While he tries to maintain phone and e-mail contact on a regular basis, he says he like to use face-to-face communication whenever possible and call meetings.
They are mostly informal check-ins, but once a year, Marlen gathers all of his top executives together for a status report on company growth. The leaders of each wing of Ameron must present to Marlen how that area of the company has progressed in identifying and capitalizing on growth opportunities.
“I ask them to present an executive summary of growth opportunities for the company,” he says. “We go through an analysis of what makes sense, what might work and what might not work. You prioritize them.”
While Marlen likes to meet with his senior managers often, he says he doesn’t like to talk too much.
He says that even though the messages a business leader must communicate are often complex and multifaceted, a CEO must simplify the message as much as possible. Too many words coming from the CEO’s office will cause the message to lose its significance to those hearing it, Marlen says. At Ameron, he tries to hone his messages down to the same simple, basic company concepts such as smart growth and producing value for shareholders.

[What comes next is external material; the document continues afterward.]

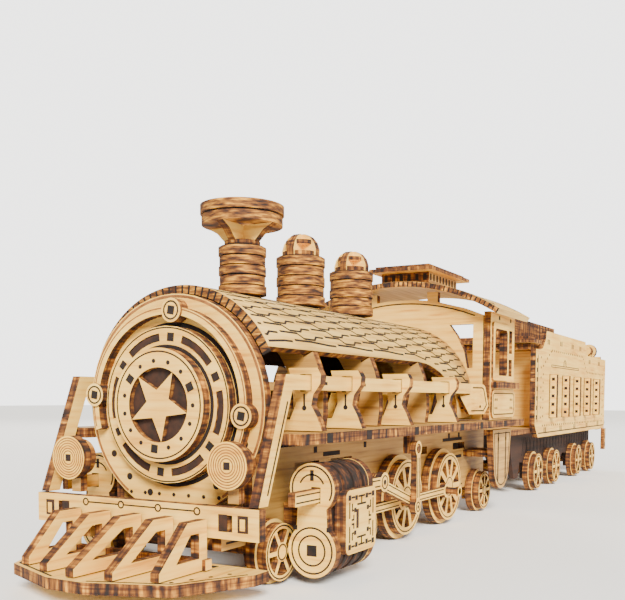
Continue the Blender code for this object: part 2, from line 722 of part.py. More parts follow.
def tender_walls():
    half_width = TENDER_Y - GAP
    base, under_top = FLOOR_Z[1] + GAP, TENDER_TOP[0] - GAP
    place("tender_front", plate("X", 52.0, 52.0 + PLY, rectangle(-half_width, half_width, base, under_top)))
    rear_x = TENDER_REAR - PLY
    rear = place("tender_rear", plate("X", rear_x, TENDER_REAR, rectangle(-half_width, half_width, 25.0, 68.0)))
    for side in (-1, 1):
        lamp = (side * REAR_LAMP[0], REAR_LAMP[1])
        knob = (side * KNOB[0], KNOB[1])
        bracket_y = (lamp[0] - 2.0, lamp[0] + 2.0)
        join(rear, box((rear_x + 0.2, TENDER_REAR - 0.2), bracket_y, (66.5, lamp[1])),
             plate("X", 191.0, 198.2, circle(lamp, 2.8, 16)),
             plate("X", 198.0, 202.0, circle(lamp, 4.3, 20)),
             plate("X", TENDER_REAR - 0.2, KNOB_X[0] + 0.2, circle(knob, 2.0, 12)),
             plate("X", KNOB_X[0], KNOB_X[1], circle(knob, 4.3, 20)))
    top = place("tender_top", box((41.0, rear_x - GAP), (-half_width, half_width), TENDER_TOP), SHADED_BIRCH)
    bin_wall = plate("Z", TENDER_TOP[1] - 0.2, 81.0, rectangle(66.0, 141.0, -10.0, 10.0),
                     [rectangle(66.0 + PLY, 141.0 - PLY, -10.0 + PLY, 10.0 - PLY)])
    join(top, bin_wall)


def truck_frame(name, side):
    """The frame plate beside the tender's wheels, with its slanting front end."""
    top, bottom = FLOOR_Z[0] - GAP, 13.0
    outline = [(31.0, top), (30.5, 21.0), (37.0, 6.8), (43.5, 6.8), (45.5, bottom + 0.6)]
    for number, x in enumerate(TENDER_X):
        low = TENDER_R - 3.4
        outline += [(x - 5.0, bottom), (x - 3.6, low), (x + 3.6, low), (x + 5.0, bottom + 0.6)]
        if number == 1:
            outline += [(109.0, bottom), (117.3, 7.0), (125.6, bottom + 0.6)]
    outline += [(188.0, bottom), (188.0, 7.0), (193.0, 7.0), (193.0, top)]
    holes = [circle((x, TENDER_R), AXLE_BORE_R, 16) for x in TENDER_X]
    low, high = side_range(side, TRUCK_Y, PLY)
    place(name, plate("Y", low, high, outline, holes), SHADED_BIRCH)


def make_tender():
    for side, word in ((-1, "left"), (1, "right")):
        tender_side(f"tender_side_{word}", side)
        truck_frame(f"truck_frame_{word}", side)
    tender_floor()
    tender_walls()


def main():
    clear_scene()
    make_wheels()
    make_running_gear()
    make_frame()
    make_boiler()
    make_cab()
    make_tender()


main()
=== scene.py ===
"""Looks for the wooden steam locomotive and tender: materials, fine pieces, floor, light, camera.

Helpers work in millimetres in the CAD's frame; each mesh is scaled to metres once, as it is stored.
"""

import functools
import json
import math

import bmesh
import bpy
from mathutils import Matrix, Vector
from mathutils.geometry import delaunay_2d_cdt


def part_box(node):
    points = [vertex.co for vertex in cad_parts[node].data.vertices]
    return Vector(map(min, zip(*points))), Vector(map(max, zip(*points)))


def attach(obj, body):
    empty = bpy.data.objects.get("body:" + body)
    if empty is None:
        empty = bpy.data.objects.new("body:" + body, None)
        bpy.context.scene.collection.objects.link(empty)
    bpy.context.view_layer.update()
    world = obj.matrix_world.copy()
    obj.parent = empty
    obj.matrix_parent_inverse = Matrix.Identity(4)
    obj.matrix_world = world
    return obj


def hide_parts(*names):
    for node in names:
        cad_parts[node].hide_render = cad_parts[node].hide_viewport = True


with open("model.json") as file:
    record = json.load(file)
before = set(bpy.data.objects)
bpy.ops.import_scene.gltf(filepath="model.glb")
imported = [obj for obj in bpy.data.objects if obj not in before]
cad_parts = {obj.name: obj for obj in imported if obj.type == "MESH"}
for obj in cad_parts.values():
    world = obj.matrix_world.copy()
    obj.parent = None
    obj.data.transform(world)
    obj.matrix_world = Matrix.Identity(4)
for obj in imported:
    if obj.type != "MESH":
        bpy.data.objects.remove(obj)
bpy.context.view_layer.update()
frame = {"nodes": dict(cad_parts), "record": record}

MM = 0.001
PLY = 2.4
PROUD = 0.07             # an engraved line stands this far out of its sheet, so that it shows
SUNK = 0.03              # and it starts this far inside the sheet
SCORCH = 1.45            # the laser's scorch widens every engraved line by this factor
FINE = 0.22              # width of a fine engraved line, before the scorch
LID = 0.08               # a drawn top ends this far under its CAD node's, to leave room for engraving
SIDES = ((-1, "left"), (1, "right"))


def span(name):
    """Lowest and highest corner of a CAD node in millimetres."""
    low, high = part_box(name)
    return Vector(low) * 1000.0, Vector(high) * 1000.0


def outermost(name):
    """How far a CAD node reaches from the train's middle plane."""
    low, high = span(name)
    return max(abs(low.y), abs(high.y))


def outward(side, near, far):
    """The range of y between two distances from the middle plane, on one side."""
    return sorted((side * near, side * far))


# -------------------- materials

def linear(*rgb):
    """An sRGB colour, 0 to 255, as the linear colour that a shader socket takes."""
    shares = [value / 255.0 for value in rgb]
    curved = [s / 12.92 if s <= 0.04045 else ((s + 0.055) / 1.055) ** 2.4 for s in shares]
    return (*curved, 1.0)


def stops(*rows):
    """Colour ramp stops from rows of (place on the noise, red, green, blue)."""
    return [(place, linear(*rgb)) for place, *rgb in rows]


def new_material(name):
    material = bpy.data.materials.new(name)
    material.use_nodes = True
    return material, material.node_tree, material.node_tree.nodes["Principled BSDF"]


def node(tree, kind, **values):
    made = tree.nodes.new(kind)
    for key, value in values.items():
        setattr(made, key, value)
    return made


def streaks(tree, coord, scale, detail, colours):
    """Noise stretched by a per-axis scale, through a colour ramp; gives (colour, factor) sockets."""
    mapping = node(tree, "ShaderNodeMapping")
    mapping.inputs["Scale"].default_value = scale
    tree.links.new(coord, mapping.inputs["Vector"])
    noise = node(tree, "ShaderNodeTexNoise")
    noise.inputs["Scale"].default_value = 1.0
    noise.inputs["Detail"].default_value = detail
    tree.links.new(mapping.outputs["Vector"], noise.inputs["Vector"])
    ramp = node(tree, "ShaderNodeValToRGB")
    while len(ramp.color_ramp.elements) < len(colours):
        ramp.color_ramp.elements.new(0.5)
    for element, (place, colour) in zip(ramp.color_ramp.elements, colours):
        element.position = place
        element.color = colour
    tree.links.new(noise.outputs["Fac"], ramp.inputs["Fac"])
    return ramp.outputs["Color"], noise.outputs["Fac"]


def mix(tree, factor, a, b, blend="MIX"):
    """Two colours blended by a factor; each is a socket or a value."""
    made = node(tree, "ShaderNodeMix", data_type="RGBA", blend_type=blend)
    for socket, value in ((made.inputs[0], factor), (made.inputs[6], a), (made.inputs[7], b)):
        if hasattr(value, "is_output"):
            tree.links.new(value, socket)
        else:
            socket.default_value = value
    return made.outputs[2]


# Blender's default view transform takes colour out of bright tones, so these are more saturated than wood.
FACE_STOPS = stops((0.28, 208, 148, 56), (0.45, 236, 187, 86), (0.72, 245, 206, 110))
# The S stops are painted shade: a darker copy of the face colours, for pieces that sit in shade.
PAINTED_SHADE_STOPS = stops((0.28, 132, 92, 38), (0.45, 176, 132, 62), (0.72, 200, 158, 82))
LAMP_STOPS = stops((0.28, 220, 156, 44), (0.45, 242, 186, 70), (0.72, 248, 206, 96))
EDGE_STOPS = stops((0.34, 32, 13, 4), (0.44, 84, 45, 11), (0.56, 138, 84, 22), (0.71, 212, 148, 50))
CHAR_STOPS = stops((0.38, 16, 7, 2), (0.52, 40, 18, 5), (0.68, 92, 50, 15))
STACK_STOPS = stops((0.32, 34, 14, 4), (0.43, 88, 48, 11), (0.54, 140, 88, 20), (0.70, 204, 144, 44))
BENT_STOPS = stops((0.28, 172, 128, 54), (0.45, 204, 162, 80), (0.72, 224, 186, 104))
DARK_STOPS = stops((0.35, 12, 5, 2), (0.65, 32, 13, 5))
SCORCH_STOPS = stops((0.35, 112, 66, 26), (0.65, 150, 96, 44))
# Deeper painted shade: dark sheets put in openings, recesses and insides where there is only shade.
PAINTED_DEEP_SHADE_STOPS = stops((0.3, 26, 11, 4), (0.7, 58, 29, 10))
BLOTCH_STOPS = stops((0.35, 236, 222, 198), (0.65, 255, 255, 255))
LAYER_STOPS = stops((0.40, 132, 96, 66), (0.56, 255, 255, 255))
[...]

“The leadership has to give the tone of those few messages you want the organization to focus on,” he says. “But you cannot give too many messages because they’ll lose their weight.”
Marlen says a business’s ability to grow properly almost always starts in the human resources wing. To grow according to a vision, a company needs employees who fit that vision.
Ameron’s leaders are always on the lookout for employees who consistently bring initiative and energy to the business, and those employees are rewarded in Ameron’s performance-weighted compensation system.
“Track record is the best indicator of who is good and who is great,” he says. “After years of experience, you can begin judging people. But the results speak for themselves. You see the people that have the initiative, judgment and energy to grow businesses.”
Marlen says the best employees are the ones who are interested not only in company growth but also personal growth. They want to expand their careers as the company grows. People like that are motivated twice as much.
“Those people want more responsibility,” he says. “They want to succeed in business and reach the top.”
To keep and motivate those employees, Ameron instituted a performance-based pay system that takes into account how an employee performs on a year-to-year basis.
Employees have target incentives in place above their base salaries, as does about 50 percent of Ameron’s senior management.
Marlen says employees tend to respond more actively when they see the results of their work in their paychecks.
“I would say we have instituted a culture of meritocracy,” Marlen says. “That is a great motivator. If you do well, if your results are good, you will do well personally, and there will be growth opportunities personally.”
Marlen says compensation can never be undervalued. It can mean the difference between keeping and losing the best talent.
“Through my experience, I have found that in order to retain and motivate top talent, you must incentivize them,” he says. “Compensation is very important.”